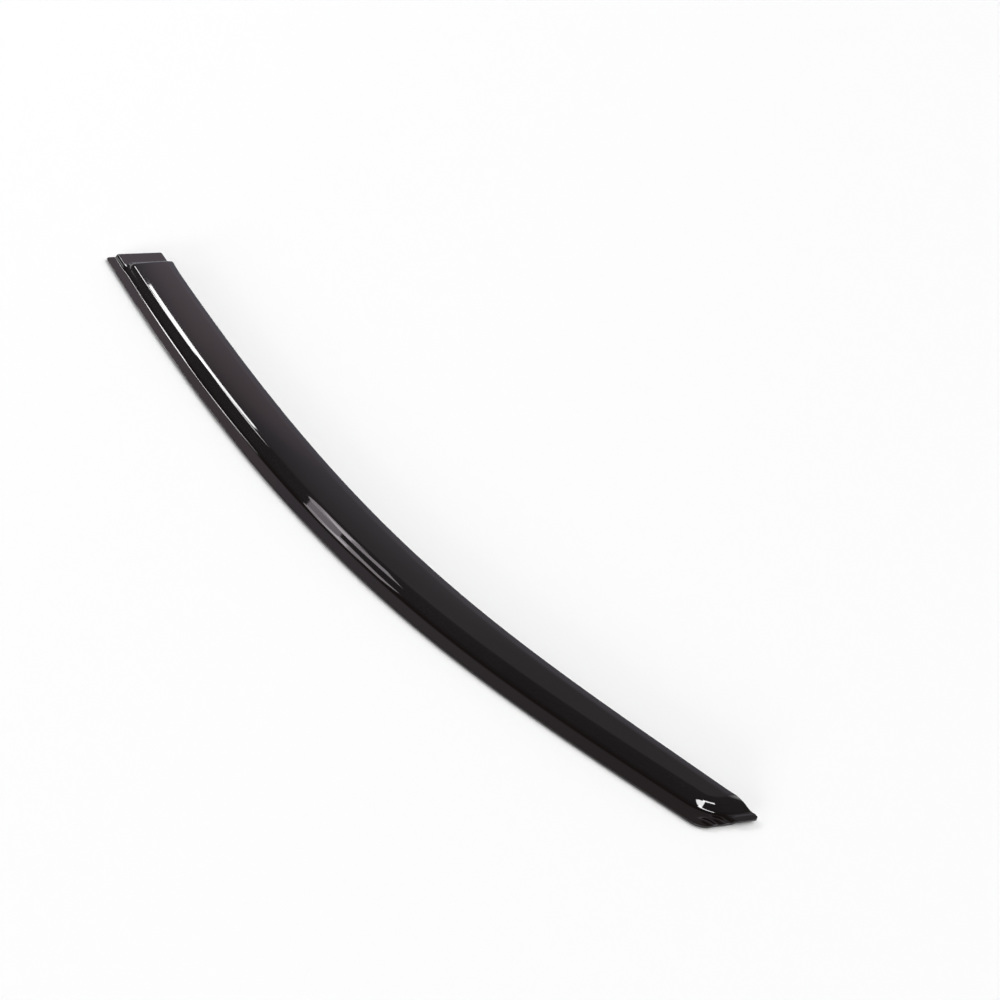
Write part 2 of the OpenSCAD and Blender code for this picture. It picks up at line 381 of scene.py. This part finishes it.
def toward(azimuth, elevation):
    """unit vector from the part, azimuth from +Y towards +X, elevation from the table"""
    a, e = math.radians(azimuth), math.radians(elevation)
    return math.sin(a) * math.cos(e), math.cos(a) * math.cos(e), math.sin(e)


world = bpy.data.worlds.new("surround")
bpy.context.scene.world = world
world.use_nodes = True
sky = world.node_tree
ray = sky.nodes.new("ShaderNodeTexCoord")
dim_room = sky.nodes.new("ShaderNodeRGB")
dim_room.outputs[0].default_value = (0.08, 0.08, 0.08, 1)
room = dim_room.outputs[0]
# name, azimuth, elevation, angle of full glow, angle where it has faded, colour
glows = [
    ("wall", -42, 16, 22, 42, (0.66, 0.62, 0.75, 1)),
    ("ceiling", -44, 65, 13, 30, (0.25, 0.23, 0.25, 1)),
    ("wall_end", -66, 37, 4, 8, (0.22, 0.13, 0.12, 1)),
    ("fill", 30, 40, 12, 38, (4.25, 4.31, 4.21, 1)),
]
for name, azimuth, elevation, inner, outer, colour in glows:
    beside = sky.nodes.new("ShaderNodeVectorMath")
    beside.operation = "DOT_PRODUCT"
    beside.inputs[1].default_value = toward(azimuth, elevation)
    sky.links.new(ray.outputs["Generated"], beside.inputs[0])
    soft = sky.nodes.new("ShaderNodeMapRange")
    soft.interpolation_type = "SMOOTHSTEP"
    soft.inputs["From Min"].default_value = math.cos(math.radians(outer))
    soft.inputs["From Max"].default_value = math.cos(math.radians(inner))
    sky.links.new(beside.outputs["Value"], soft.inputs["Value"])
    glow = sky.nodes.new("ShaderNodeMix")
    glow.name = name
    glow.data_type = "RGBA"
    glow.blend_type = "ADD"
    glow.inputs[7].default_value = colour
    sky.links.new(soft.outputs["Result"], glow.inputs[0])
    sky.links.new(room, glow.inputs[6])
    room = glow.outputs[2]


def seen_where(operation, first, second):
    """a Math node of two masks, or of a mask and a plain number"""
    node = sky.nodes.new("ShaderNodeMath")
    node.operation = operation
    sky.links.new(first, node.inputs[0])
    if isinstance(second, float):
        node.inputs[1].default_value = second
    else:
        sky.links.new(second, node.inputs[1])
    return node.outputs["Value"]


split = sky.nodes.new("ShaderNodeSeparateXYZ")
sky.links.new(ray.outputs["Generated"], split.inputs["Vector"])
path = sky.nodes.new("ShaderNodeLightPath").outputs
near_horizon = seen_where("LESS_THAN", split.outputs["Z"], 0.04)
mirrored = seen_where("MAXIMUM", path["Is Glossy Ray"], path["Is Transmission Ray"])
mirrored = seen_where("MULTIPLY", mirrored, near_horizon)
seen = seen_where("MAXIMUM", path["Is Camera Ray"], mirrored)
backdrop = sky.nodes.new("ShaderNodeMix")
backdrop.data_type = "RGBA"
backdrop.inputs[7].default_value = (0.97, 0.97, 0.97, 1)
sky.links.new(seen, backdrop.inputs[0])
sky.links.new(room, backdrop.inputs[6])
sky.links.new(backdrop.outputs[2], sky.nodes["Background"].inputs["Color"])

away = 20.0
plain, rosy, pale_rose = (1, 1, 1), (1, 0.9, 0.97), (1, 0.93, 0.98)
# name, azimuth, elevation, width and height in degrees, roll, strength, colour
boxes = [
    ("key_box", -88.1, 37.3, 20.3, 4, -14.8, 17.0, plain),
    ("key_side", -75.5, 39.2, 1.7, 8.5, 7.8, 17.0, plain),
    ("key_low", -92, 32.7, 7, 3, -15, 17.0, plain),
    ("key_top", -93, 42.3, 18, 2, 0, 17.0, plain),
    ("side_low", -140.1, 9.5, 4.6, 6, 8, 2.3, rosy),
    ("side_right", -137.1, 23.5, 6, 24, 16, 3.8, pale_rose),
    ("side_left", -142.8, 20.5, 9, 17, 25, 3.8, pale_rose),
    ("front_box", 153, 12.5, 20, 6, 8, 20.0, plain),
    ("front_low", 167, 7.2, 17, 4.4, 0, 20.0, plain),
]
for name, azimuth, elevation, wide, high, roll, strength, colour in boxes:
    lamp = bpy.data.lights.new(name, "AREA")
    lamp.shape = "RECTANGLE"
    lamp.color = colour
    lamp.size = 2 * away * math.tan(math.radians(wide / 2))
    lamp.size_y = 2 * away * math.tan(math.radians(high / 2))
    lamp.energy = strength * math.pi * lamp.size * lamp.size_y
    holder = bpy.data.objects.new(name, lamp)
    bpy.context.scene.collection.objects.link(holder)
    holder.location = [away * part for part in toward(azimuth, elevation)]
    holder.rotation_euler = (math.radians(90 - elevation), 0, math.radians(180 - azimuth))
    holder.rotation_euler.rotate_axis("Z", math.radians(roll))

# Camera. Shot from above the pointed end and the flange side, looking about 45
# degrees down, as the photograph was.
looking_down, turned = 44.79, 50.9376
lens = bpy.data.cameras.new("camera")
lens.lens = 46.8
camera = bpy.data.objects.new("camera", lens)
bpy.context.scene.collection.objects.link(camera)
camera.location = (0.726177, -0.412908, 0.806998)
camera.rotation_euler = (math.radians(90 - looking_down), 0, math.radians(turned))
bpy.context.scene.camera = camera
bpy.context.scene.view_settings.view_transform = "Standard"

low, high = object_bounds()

▸ TASK OBJECTIVE
Copy out the whole listing exactly; please set it all down.

▸ WRITTEN SOLUTION
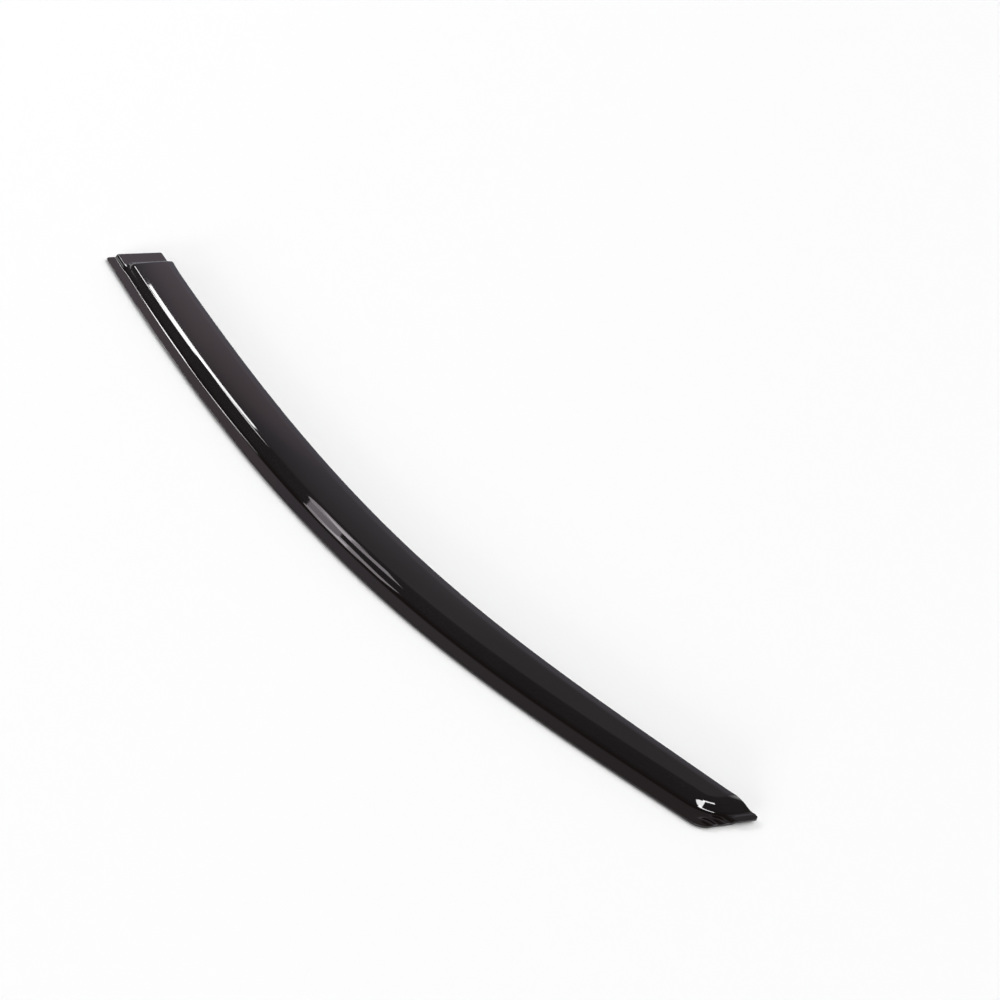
Write part 2 of the OpenSCAD and Blender code for this picture. It picks up at line 381 of scene.py. This part finishes it.
def toward(azimuth, elevation):
    """unit vector from the part, azimuth from +Y towards +X, elevation from the table"""
    a, e = math.radians(azimuth), math.radians(elevation)
    return math.sin(a) * math.cos(e), math.cos(a) * math.cos(e), math.sin(e)


world = bpy.data.worlds.new("surround")
bpy.context.scene.world = world
world.use_nodes = True
sky = world.node_tree
ray = sky.nodes.new("ShaderNodeTexCoord")
dim_room = sky.nodes.new("ShaderNodeRGB")
dim_room.outputs[0].default_value = (0.08, 0.08, 0.08, 1)
room = dim_room.outputs[0]
# name, azimuth, elevation, angle of full glow, angle where it has faded, colour
glows = [
    ("wall", -42, 16, 22, 42, (0.66, 0.62, 0.75, 1)),
    ("ceiling", -44, 65, 13, 30, (0.25, 0.23, 0.25, 1)),
    ("wall_end", -66, 37, 4, 8, (0.22, 0.13, 0.12, 1)),
    ("fill", 30, 40, 12, 38, (4.25, 4.31, 4.21, 1)),
]
for name, azimuth, elevation, inner, outer, colour in glows:
    beside = sky.nodes.new("ShaderNodeVectorMath")
    beside.operation = "DOT_PRODUCT"
    beside.inputs[1].default_value = toward(azimuth, elevation)
    sky.links.new(ray.outputs["Generated"], beside.inputs[0])
    soft = sky.nodes.new("ShaderNodeMapRange")
    soft.interpolation_type = "SMOOTHSTEP"
    soft.inputs["From Min"].default_value = math.cos(math.radians(outer))
    soft.inputs["From Max"].default_value = math.cos(math.radians(inner))
    sky.links.new(beside.outputs["Value"], soft.inputs["Value"])
    glow = sky.nodes.new("ShaderNodeMix")
    glow.name = name
    glow.data_type = "RGBA"
    glow.blend_type = "ADD"
    glow.inputs[7].default_value = colour
    sky.links.new(soft.outputs["Result"], glow.inputs[0])
    sky.links.new(room, glow.inputs[6])
    room = glow.outputs[2]


def seen_where(operation, first, second):
    """a Math node of two masks, or of a mask and a plain number"""
    node = sky.nodes.new("ShaderNodeMath")
    node.operation = operation
    sky.links.new(first, node.inputs[0])
    if isinstance(second, float):
        node.inputs[1].default_value = second
    else:
        sky.links.new(second, node.inputs[1])
    return node.outputs["Value"]


split = sky.nodes.new("ShaderNodeSeparateXYZ")
sky.links.new(ray.outputs["Generated"], split.inputs["Vector"])
path = sky.nodes.new("ShaderNodeLightPath").outputs
near_horizon = seen_where("LESS_THAN", split.outputs["Z"], 0.04)
mirrored = seen_where("MAXIMUM", path["Is Glossy Ray"], path["Is Transmission Ray"])
mirrored = seen_where("MULTIPLY", mirrored, near_horizon)
seen = seen_where("MAXIMUM", path["Is Camera Ray"], mirrored)
backdrop = sky.nodes.new("ShaderNodeMix")
backdrop.data_type = "RGBA"
backdrop.inputs[7].default_value = (0.97, 0.97, 0.97, 1)
sky.links.new(seen, backdrop.inputs[0])
sky.links.new(room, backdrop.inputs[6])
sky.links.new(backdrop.outputs[2], sky.nodes["Background"].inputs["Color"])

away = 20.0
plain, rosy, pale_rose = (1, 1, 1), (1, 0.9, 0.97), (1, 0.93, 0.98)
# name, azimuth, elevation, width and height in degrees, roll, strength, colour
boxes = [
    ("key_box", -88.1, 37.3, 20.3, 4, -14.8, 17.0, plain),
    ("key_side", -75.5, 39.2, 1.7, 8.5, 7.8, 17.0, plain),
    ("key_low", -92, 32.7, 7, 3, -15, 17.0, plain),
    ("key_top", -93, 42.3, 18, 2, 0, 17.0, plain),
    ("side_low", -140.1, 9.5, 4.6, 6, 8, 2.3, rosy),
    ("side_right", -137.1, 23.5, 6, 24, 16, 3.8, pale_rose),
    ("side_left", -142.8, 20.5, 9, 17, 25, 3.8, pale_rose),
    ("front_box", 153, 12.5, 20, 6, 8, 20.0, plain),
    ("front_low", 167, 7.2, 17, 4.4, 0, 20.0, plain),
]
for name, azimuth, elevation, wide, high, roll, strength, colour in boxes:
    lamp = bpy.data.lights.new(name, "AREA")
    lamp.shape = "RECTANGLE"
    lamp.color = colour
    lamp.size = 2 * away * math.tan(math.radians(wide / 2))
    lamp.size_y = 2 * away * math.tan(math.radians(high / 2))
    lamp.energy = strength * math.pi * lamp.size * lamp.size_y
    holder = bpy.data.objects.new(name, lamp)
    bpy.context.scene.collection.objects.link(holder)
    holder.location = [away * part for part in toward(azimuth, elevation)]
    holder.rotation_euler = (math.radians(90 - elevation), 0, math.radians(180 - azimuth))
    holder.rotation_euler.rotate_axis("Z", math.radians(roll))

# Camera. Shot from above the pointed end and the flange side, looking about 45
# degrees down, as the photograph was.
looking_down, turned = 44.79, 50.9376
lens = bpy.data.cameras.new("camera")
lens.lens = 46.8
camera = bpy.data.objects.new("camera", lens)
bpy.context.scene.collection.objects.link(camera)
camera.location = (0.726177, -0.412908, 0.806998)
camera.rotation_euler = (math.radians(90 - looking_down), 0, math.radians(turned))
bpy.context.scene.camera = camera
bpy.context.scene.view_settings.view_transform = "Standard"

low, high = object_bounds()